En tout état de cause, il appartient aux candidats en lice d'appeler leurs militants au calme, même s'il faut reconnaitre qu'avec le choix concomitant d'un président de la République et de 469 représentants parlementaires, l'enjeu peut tuer le jeu démocratique en cristallisant toutes les passions et toutes les attentions des 93, 5 millions d'électeurs potentiels. En vieux briscards de l'arène politique, Atiku Abubacar, Bola Tinubu et le troisième larron, Peter Obi, savent que leurs propos, faits et gestes, sont actuellement scrutés à la loupe et pas seulement par leurs compatriotes, d'autant qu'une instabilité ou un désordre politique au Nigéria, aura fatalement des répercussions sur d'autres pays, notamment ceux de la CEDEAO (Communauté économique des Etats de l'Afrique de l'Ouest), dont il est le leader incontesté sur tous les plans.
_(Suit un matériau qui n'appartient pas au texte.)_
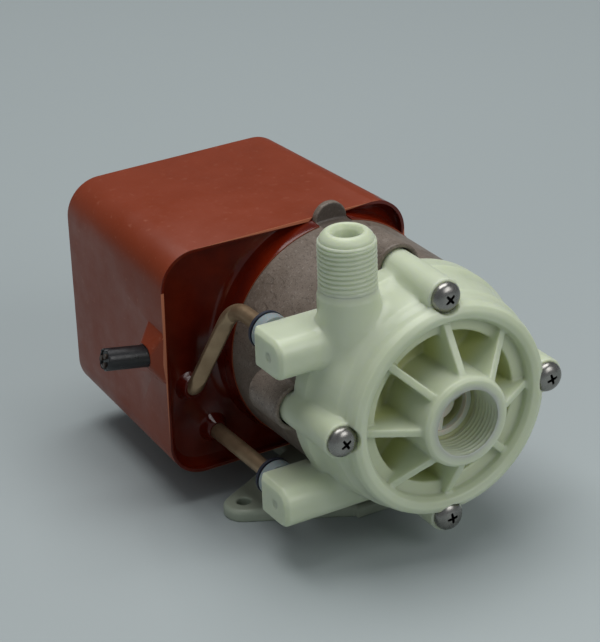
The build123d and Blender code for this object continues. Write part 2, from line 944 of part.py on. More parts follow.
def tube_points():
    """Corners of the cooling tube's middle line, from the upper arm to the lower arm."""
    start_depth = arm_back_depth - sleeve_spigot_length - tube_seat / 2
    hairpin_x = (box_left + box_draft_side + core_left_x - bobbin_reach()) / 2
    return [
        (tube_x, start_depth, upper_tube_z),
        (tube_x, upper_bend_depth, upper_tube_z),
        (well_entry_x, well_entry_depth, well_entry_z),
        (hairpin_x, core_front_depth, well_entry_z),
        (hairpin_x, core_back, well_entry_z),
        (tube_x, core_back, lower_tube_z),
        (tube_x, start_depth, lower_tube_z),
    ]


def tube_along(points, radii):
    """The cooling tube swept along a line with rounded corners."""
    path = FilletPolyline(*points, radius=radii)
    section = Plane(origin=path @ 0, z_dir=path % 0) * Circle(tube_radius)
    return sweep(section, path=path)


def cooling_tube():
    """Metal tube that carries pumped liquid through the motor."""
    return tube_along(
        tube_points(),
        [upper_bend_radius, well_bend_radius, well_bend_radius, hairpin_bend_radius, hairpin_bend_radius],
    )


def hairpin_space():
    """Room in the potting behind the floor of the well, where the tube turns back beside the winding."""
    points = tube_points()
    xs = [x for x, y, z in points[3:]]
    zs = [z for x, y, z in points[3:]]
    room = tube_radius + slip_gap
    return block(
        min(xs) - room,
        max(xs) + room,
        bracket_depth + bearing_length,
        core_back + room,
        min(zs) - room,
        max(zs) + room,
    )


def tube_entries():
    """The two stretches of the tube that pass through the floor of the well."""
    points = tube_points()
    upper = tube_along(points[1:5], [well_bend_radius, well_bend_radius])
    foot_front = recess_floor - resin_foot_rise - 1
    lower = along_y(tube_radius, foot_front, core_front_depth, tube_x, lower_tube_z)
    return upper + lower


def resin_foot(x, z):
    """Foot of resin that climbs a tube where it leaves the floor of the well."""
    lip_radius = tube_radius + resin_foot_lip
    return (
        Pos(x, recess_floor - resin_foot_rise / 2, z)
        * Rot(90, 0, 0)
        * Cone(resin_foot_radius, lip_radius, resin_foot_rise)
    )


def motor_space():
    """Room inside the potted housing for bracket, core, winding and rear bearing plate."""
    space = along_y(ring_radius + slip_gap, 0, bracket_depth)
    space += along_y(lug_radius + slip_gap, 0, lug_back, lug_x, lug_height)
    space += along_y(foot_lug_radius + slip_gap, 0, bracket_depth, 0, -foot_lug_height)
    space += along_y(motor_bolt_z + post_radius + slip_gap, bracket_depth - 1, rear_bracket_back)
    space += block(
        core_left_x,
        core_right_x,
        core_front_depth,
        core_back,
        -core_half_height,
        core_half_height,
    )
    flange_grow = bobbin_reach()
    space += block(
        core_left_x - flange_grow,
        core_left_x + core_limb + flange_grow,
        core_front_depth - flange_grow,
        core_back + flange_grow,
        -window_half_height,
        window_half_height,
    )
    for z in (motor_bolt_z, -motor_bolt_z):
        head_back = rear_bracket_back + motor_bolt_head_height
        space += along_y(motor_bolt_head_radius, rear_bracket_back - 1, head_back, 0, z)
    return space + along_y(shaft_radius + 1, rear_bracket_back - 1, shaft_back + 1)


def motor_housing():
    """Red potted block round the motor, with its shallow front well, collar and cable gusset."""
    housing = box_form() + cable_gusset() - recess_space()
    housing += meniscus_form() & box_form()
    housing += collar_form()
    housing += resin_foot(well_entry_x, well_entry_z) + resin_foot(tube_x, lower_tube_z)
    housing -= motor_space()
    housing -= cable_bar(cable_radius)
    housing -= hairpin_space()
    return housing - tube_entries()


def tube_sleeve(z):
    """Sleeve that holds the cooling tube in its arm."""
    sleeve = along_y(sleeve_radius, arm_back_depth, sleeve_back, tube_x, z)
    sleeve = chamfer(sleeve.edges().group_by(Axis.Y)[-1], sleeve_bevel)
    sleeve += along_y(sleeve_spigot_radius, arm_back_depth - sleeve_spigot_length, arm_back_depth + 1, tube_x, z)
    return sleeve - along_y(tube_radius, 0, sleeve_back + 1, tube_x, z)


def tube_seal(z):
    """Dark rubber ring behind the sleeve."""
    return tube(seal_radius, tube_radius, sleeve_back, seal_back, tube_x, z)


def core_wire_places():
    """Distance and angle of each of the three wires in the cable."""
    return [120 * k + 30 for k in range(3)]


def wire_bar(angle, radius, grow):
    """Bar along one wire of the cable."""
    start = Vector(*cable_start)
    direction = Vector(*cable_end) - start
    length = direction.length + grow
    x, y = polar(core_wire_circle, angle)
    return Plane(origin=start, z_dir=direction) * Pos(x, y, length / 2) * Cylinder(radius, length)


def power_cable():
    """Black jacket of the cut-off cable."""
    jacket = cable_bar(cable_radius)
    for angle in core_wire_places():
        jacket -= wire_bar(angle, core_wire_radius, 1.0)
    return jacket


def cable_cores():
    """Three wires that just show in the cut end."""
    wires = [wire_bar(angle, core_wire_radius, core_wire_proud) for angle in core_wire_places()]
    return Compound(wires)


def base_bolt_rows():
    """Depth and hole spacing of the front and the rear pair of ears."""
    return (
        (base_bolt_depth, base_bolt_spacing),
        (base_bolt_depth + rear_bolt_offset, rear_bolt_spacing),
    )


def base_ears(depth, spacing):
    """Plan of one pair of tapered ears with the spine between them."""
    half_spacing = spacing / 2
    reach = half_spacing - spine_half_width
    root_half = ear_radius / math.cos(math.radians(ear_angle)) + reach * math.tan(math.radians(ear_angle))
    plan = Pos(0, depth) * Rectangle(2 * spine_half_width, 2 * root_half)
    for side in (1, -1):
        tip = Pos(side * half_spacing, depth) * Circle(ear_radius)
        root = Pos(side * spine_half_width, depth) * Rectangle(0.2, 2 * root_half)
        plan += make_hull(tip.edges() + root.edges())
    return plan


def base():
    """Moulded base with four ears, pads under the bracket and a rest under the motor housing."""
    floor = -shaft_height
    top = floor + base_thickness
    rear_depth = base_bolt_depth + rear_bolt_offset
    spine_front = front_base_screw_depth - base_pad_radius - base_pad_margin
    spine_back = rear_depth + base_pad_radius
    plan = Pos(0, (spine_front + spine_back) / 2) * Rectangle(2 * spine_half_width, spine_back - spine_front)
    for depth, spacing in base_bolt_rows():
        plan += base_ears(depth, spacing)
    plate = Pos(0, 0, floor) * extrude(plan, amount=base_thickness)
    plate = chamfer(plate.faces().sort_by(Axis.Z)[-1].edges(), base_edge_bevel)
    for depth, seat in base_screw_seats():
        plate += along_z(base_pad_radius, floor + 1, -seat, 0, depth)
    share = (rear_depth - box_front_depth) / (box_back_depth - box_front_depth)
    rest_top = -(box_half_height - box_draft_top * share) - rest_gap
    plate += block(
        -rear_pad_width / 2,
        rear_pad_width / 2,
        rear_depth - rear_pad_length / 2,
        rear_depth + rear_pad_length / 2,
        top - 1,
        rest_top,
    )
    for depth, seat in base_screw_seats():
        plate -= along_z(base_screw_radius + slip_gap, floor - 1, -seat + 1, 0, depth)
        plate -= along_z(base_screw_head_radius + slip_gap, floor - 1, floor + base_screw_head_height, 0, depth)
    for depth, spacing in base_bolt_rows():
        for side in (1, -1):
            plate -= along_z(base_bolt_radius, floor - 1, top + 1, side * spacing / 2, depth)
    return plate


def base_screws():
    """Two screws from below that hold the bracket on the base."""
    floor = -shaft_height
    screws = []
    for depth, seat in base_screw_seats():
        screw = along_z(base_screw_radius, floor + base_screw_head_height - 1, -seat + base_screw_reach, 0, depth)
        head = along_z(base_screw_head_radius, floor + rest_gap, floor + base_screw_head_height, 0, depth)
        screws.append(screw + head)
    return Compound(screws)


def pieces():
    """Every separate piece of the pump, by name."""
    return {
        "front_housing": front_housing(),
        "rear_housing": rear_housing(),
        "housing_o_ring": housing_o_ring(),
        "housing_screws": housing_screws(),
        "spindle_support": spindle_support(),
        "spindle": spindle(),
        "front_thrust_washer": front_thrust_washer(),
        "rear_thrust_washer": rear_thrust_washer(),
        "impeller": impeller(),
        "impeller_magnet": impeller_magnet(),
        "impeller_bushing": impeller_bushing(),
        "drive_hub": drive_hub(),
        "drive_magnet": drive_magnet(),
        "hub_set_screw": hub_set_screw(),
        "motor_shaft": motor_shaft(),
        "rotor_core": rotor_core(),
        "motor_bracket": motor_bracket(),
        "front_bearing": bearing(bracket_depth, front_bearing_back),
        "rear_bearing": bearing(rear_bearing_front, rear_bracket_back),
        "rear_bearing_bracket": rear_bearing_bracket(),
        "stator_core": stator_core(),
        "shading_rings": shading_rings(),
        "coil_bobbin": coil_bobbin(),
        "motor_winding": motor_winding(),
        "motor_bolts": motor_bolts(),
        "motor_housing": motor_housing(),
        "cooling_tube": cooling_tube(),
        "upper_tube_sleeve": tube_sleeve(upper_tube_z),
        "lower_tube_sleeve": tube_sleeve(lower_tube_z),
        "upper_tube_seal": tube_seal(upper_tube_z),
        "lower_tube_seal": tube_seal(lower_tube_z),
        "power_cable": power_cable(),
        "cable_cores": cable_cores(),
        "base": base(),
        "base_screws": base_screws(),
    }


os.makedirs("parts", exist_ok=True)
for name, shape in pieces().items():
    export_step(place(shape), f"parts/{name}.step")
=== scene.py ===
import bpy
import bmesh
import json
import math
import numpy as np
from mathutils import Matrix, Vector


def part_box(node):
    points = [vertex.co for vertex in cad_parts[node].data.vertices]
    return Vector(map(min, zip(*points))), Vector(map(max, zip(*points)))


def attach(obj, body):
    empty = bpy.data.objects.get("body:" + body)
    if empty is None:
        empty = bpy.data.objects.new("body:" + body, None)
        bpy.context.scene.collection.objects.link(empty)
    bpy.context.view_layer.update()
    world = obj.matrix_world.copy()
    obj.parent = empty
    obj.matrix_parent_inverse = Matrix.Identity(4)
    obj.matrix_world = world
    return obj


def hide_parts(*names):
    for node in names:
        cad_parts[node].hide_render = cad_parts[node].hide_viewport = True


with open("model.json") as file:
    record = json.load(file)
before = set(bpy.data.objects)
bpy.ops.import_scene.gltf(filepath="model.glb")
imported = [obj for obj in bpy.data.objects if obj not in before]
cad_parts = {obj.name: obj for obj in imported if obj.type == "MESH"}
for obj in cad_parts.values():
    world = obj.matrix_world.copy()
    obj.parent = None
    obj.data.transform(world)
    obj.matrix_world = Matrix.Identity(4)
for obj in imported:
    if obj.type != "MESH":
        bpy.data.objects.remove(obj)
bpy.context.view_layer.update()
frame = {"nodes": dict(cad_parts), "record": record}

# Looks of the magnetic drive pump. Places are given as (x, depth, z) in millimetres round the pump axis,
# with depth measured back from the face of the inlet hub, and at() turns them into metres.

mm = 0.001
full_turn = 2 * math.pi
nodes = frame["nodes"]
mounts = {mount["name"]: mount for mount in frame["record"]["mounts"]}
axis_start = Vector(mounts["inlet"]["pos_m"])
outlet_mount = mounts["outlet"]
outlet_place = Vector(outlet_mount["pos_m"])


def at(x, depth, z):
    """A place round the pump axis, in metres."""
    return axis_start + Vector((x, depth, z)) * mm


# Sizes of the pump that the pieces below share, in millimetres
hub_radius = 17.7
inlet_bore_radius = mounts["inlet"]["dims"]["r_mm"]
rim_radius = 38.4
rim_round = 3.6
pocket_floor = 27.0
outlet_radius = outlet_mount["dims"]["r_mm"]
outlet_x = (outlet_place.x - axis_start.x) / mm
outlet_depth = (outlet_place.y - axis_start.y) / mm
outlet_top = (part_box("front_housing")[1].z - axis_start.z) / mm
outlet_lead = (outlet_place.z - axis_start.z) / mm
outlet_bore_radius = 4.8
outlet_mouth_radius = 6.2
outlet_mouth_length = 1.6
outlet_tip_radius = 8.2
outlet_lead_radius = 9.9
outlet_lead_rises = (
    (outlet_radius - 0.15, -0.85),
    (outlet_radius - 0.20, -0.45),
    (outlet_radius - 0.45, -0.15),
    (outlet_lead_radius + 0.1, 0.0),
    (outlet_lead_radius, 0.2),
    (outlet_lead_radius - 0.05, 0.8),
    (outlet_lead_radius - 0.3, 1.25),
    (9.1, 1.85),
    (8.6, 2.4),
)
outlet_tip_drops = (
    (outlet_tip_radius - 0.2, 0.35),
    (7.6, 0.12),
    (7.0, 0.0),
    (6.5, 0.05),
    (outlet_mouth_radius, 0.3),
    (5.9, 0.6),
    (outlet_bore_radius + 0.3, outlet_mouth_length),
    (outlet_bore_radius, outlet_mouth_length + 0.5),
)
thread_pitch = 25.4 / 14
thread_length = outlet_mount["dims"]["length_mm"]
thread_low = outlet_lead - thread_length
thread_steps = 144
thread_depth = 0.55
inlet_thread_depth = 0.38
inlet_thread_start = 0.9
inlet_thread_end = 14.3
inlet_thread_outer = inlet_bore_radius + 2.6
inlet_mouth = (
    (inlet_thread_outer, inlet_thread_end),
    (inlet_thread_outer, 0.35),
    (14.9, 0.05),
    (inlet_bore_radius + 1.0, 0.0),
    (inlet_bore_radius + 0.35, 0.35),
)
screw_circle = 44.8
screw_seat_depth = 14.5
screw_head_radius = 5.8
screw_head_height = 4.0
screw_radius = 3.0
screw_shank_length = 42.0
screw_places = (
    (screw_circle, 0, 0.25),
    (0, screw_circle, 0.7),
    (-screw_circle, 0, 0.55),
    (0, -screw_circle, 0.15),
)
recess_reach = 2.25
recess_floor = 2.0
shoulder_depth = 16.5
flange_depth = 49.0
arm_end_x = -59.5
arm_end_limit = arm_end_x + 1.5
arm_middles = ((39.0, 27.2), (39.0, -33.2))
gate_radius = 2.2
gate_sink = 0.4
ridge_pitch = 1.7
ridge_height = 0.09
tube_radius = 3.175
slope_top = (-50.0, 80.5, 28.8)
slope_low = (-59.2, 99.3, -11.4)
crease_sink = 1.25
crease_facing = (-0.30, -0.85, 0.43)
box_left = -71.3
box_right = 36.3
box_half_height = 47.0
box_front_depth = 97.9
box_wall = 1.3
box_edge = 0.45
well_floor_depth = 103.1
ring_radius = 45.3
collar_front_depth = 92.3
collar_reach = 51.0
bracket_front_depth = 45.3
boss_radius = 6.8
boss_back_depth = 48.6
lug_x = 1.9
lug_height = 45.4
lug_radius = 7.0
lug_front_depth = 95.5
cable_radius = 4.4
cable_start = (-70.6, 104.0, 4.9)
cable_end = (-93.3, 105.1, 8.6)
cable_cut = (
    (cable_radius, -0.5, 0.10),
    (cable_radius - 0.25, -0.2, 0.16),
    (cable_radius - 0.7, -0.3, 0.12),
    (cable_radius - 1.0, -0.9, 0.05),
    (1.0, -0.8, 0.0),
)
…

C'est d'ailleurs la raison pour laquelle toutes les capitales de la sous-région suivent de près le déroulement de ces élections générales.
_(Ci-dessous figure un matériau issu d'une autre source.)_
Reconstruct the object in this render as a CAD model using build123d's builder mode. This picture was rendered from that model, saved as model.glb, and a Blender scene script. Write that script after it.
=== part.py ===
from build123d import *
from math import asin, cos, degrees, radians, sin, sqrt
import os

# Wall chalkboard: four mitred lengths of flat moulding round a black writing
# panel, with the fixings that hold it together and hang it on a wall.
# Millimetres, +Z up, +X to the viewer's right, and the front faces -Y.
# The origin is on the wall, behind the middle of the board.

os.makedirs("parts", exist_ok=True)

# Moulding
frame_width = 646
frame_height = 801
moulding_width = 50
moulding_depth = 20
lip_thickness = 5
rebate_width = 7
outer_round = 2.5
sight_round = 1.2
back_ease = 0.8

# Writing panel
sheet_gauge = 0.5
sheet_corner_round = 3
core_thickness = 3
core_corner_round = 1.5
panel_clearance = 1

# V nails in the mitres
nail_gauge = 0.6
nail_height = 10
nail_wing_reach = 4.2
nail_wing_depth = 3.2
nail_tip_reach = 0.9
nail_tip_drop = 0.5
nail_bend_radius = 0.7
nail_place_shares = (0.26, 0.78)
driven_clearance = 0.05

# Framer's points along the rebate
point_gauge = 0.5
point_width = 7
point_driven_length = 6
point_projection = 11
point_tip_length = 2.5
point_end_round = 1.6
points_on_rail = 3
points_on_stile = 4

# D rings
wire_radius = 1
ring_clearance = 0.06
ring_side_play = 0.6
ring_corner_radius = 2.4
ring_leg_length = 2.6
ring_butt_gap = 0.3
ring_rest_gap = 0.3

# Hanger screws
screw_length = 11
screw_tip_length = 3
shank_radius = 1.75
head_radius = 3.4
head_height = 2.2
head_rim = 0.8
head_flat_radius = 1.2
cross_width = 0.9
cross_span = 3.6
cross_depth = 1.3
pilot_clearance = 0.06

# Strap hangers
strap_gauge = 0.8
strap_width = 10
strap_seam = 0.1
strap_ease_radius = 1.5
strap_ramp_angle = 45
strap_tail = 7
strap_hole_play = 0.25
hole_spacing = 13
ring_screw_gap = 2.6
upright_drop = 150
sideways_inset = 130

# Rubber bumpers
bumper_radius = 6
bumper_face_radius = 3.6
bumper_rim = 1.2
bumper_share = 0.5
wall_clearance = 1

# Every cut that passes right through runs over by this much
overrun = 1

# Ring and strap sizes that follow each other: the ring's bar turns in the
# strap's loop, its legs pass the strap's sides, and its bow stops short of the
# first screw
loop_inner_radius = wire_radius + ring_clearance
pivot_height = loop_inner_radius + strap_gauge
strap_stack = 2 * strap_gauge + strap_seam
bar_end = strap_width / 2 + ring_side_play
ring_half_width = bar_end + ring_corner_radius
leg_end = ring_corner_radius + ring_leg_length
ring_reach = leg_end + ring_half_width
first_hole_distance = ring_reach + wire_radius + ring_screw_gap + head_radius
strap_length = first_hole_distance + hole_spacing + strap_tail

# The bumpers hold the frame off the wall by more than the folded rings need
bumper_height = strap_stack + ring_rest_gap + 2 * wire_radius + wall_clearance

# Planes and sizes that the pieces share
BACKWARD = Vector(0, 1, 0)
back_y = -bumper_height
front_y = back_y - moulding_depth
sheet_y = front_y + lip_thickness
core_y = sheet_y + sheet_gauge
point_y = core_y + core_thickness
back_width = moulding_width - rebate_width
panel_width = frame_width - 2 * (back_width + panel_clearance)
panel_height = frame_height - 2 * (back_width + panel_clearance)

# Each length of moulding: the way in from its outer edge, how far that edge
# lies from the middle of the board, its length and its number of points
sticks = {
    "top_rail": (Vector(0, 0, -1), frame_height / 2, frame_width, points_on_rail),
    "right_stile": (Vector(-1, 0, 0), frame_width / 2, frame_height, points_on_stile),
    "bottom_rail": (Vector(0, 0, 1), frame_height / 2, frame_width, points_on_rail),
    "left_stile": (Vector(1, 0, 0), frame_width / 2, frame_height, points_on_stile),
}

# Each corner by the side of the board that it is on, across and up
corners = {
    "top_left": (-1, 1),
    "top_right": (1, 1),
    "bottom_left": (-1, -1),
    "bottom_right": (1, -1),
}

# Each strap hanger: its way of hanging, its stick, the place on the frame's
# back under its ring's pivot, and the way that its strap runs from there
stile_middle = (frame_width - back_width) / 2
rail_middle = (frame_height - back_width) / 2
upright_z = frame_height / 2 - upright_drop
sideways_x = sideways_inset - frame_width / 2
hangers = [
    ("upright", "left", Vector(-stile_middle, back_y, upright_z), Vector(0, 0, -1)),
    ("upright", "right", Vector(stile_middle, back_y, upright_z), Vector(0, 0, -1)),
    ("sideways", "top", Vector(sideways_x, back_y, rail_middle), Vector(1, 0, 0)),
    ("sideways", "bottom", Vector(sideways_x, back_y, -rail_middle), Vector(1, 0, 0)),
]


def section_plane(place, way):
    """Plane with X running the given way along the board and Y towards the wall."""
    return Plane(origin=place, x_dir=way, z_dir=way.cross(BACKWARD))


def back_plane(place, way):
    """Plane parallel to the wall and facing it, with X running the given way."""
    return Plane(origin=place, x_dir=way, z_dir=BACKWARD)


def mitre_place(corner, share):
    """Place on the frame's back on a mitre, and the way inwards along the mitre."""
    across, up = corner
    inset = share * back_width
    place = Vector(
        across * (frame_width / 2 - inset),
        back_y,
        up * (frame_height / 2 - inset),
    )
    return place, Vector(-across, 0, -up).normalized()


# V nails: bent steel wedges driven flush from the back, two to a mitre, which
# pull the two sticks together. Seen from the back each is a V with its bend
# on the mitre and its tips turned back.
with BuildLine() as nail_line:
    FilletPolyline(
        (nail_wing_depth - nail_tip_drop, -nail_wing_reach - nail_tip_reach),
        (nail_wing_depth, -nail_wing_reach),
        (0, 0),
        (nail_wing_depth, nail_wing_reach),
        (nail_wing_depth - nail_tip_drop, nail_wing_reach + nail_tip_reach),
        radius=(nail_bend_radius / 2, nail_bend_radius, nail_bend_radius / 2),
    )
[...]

Beaucoup d'Africains du Sahel en l'occurrence, rêvent de voir le Nigéria retrouver la plénitude de ses moyens économiques et militaires à travers cette présidentielle afin que ce géant de l'Afrique de l'Ouest les aide, pourquoi pas, à sortir du bourbier dans lequel presque tous sont pris au piège, avec la prolifération des groupes terroristes dans leur espace. Le rêve est permis, même s'il faut se rendre à l'évidence que le contexte n'est plus le même, et que les Nigérians doivent eux-mêmes se débarrasser de la vermine avant d'aller à la rescousse des autres, connaissant très bien l'adage de nos grands-parents de l'Afrique ancestrale, selon lequel " charité bien ordonnée commence par soi-même ".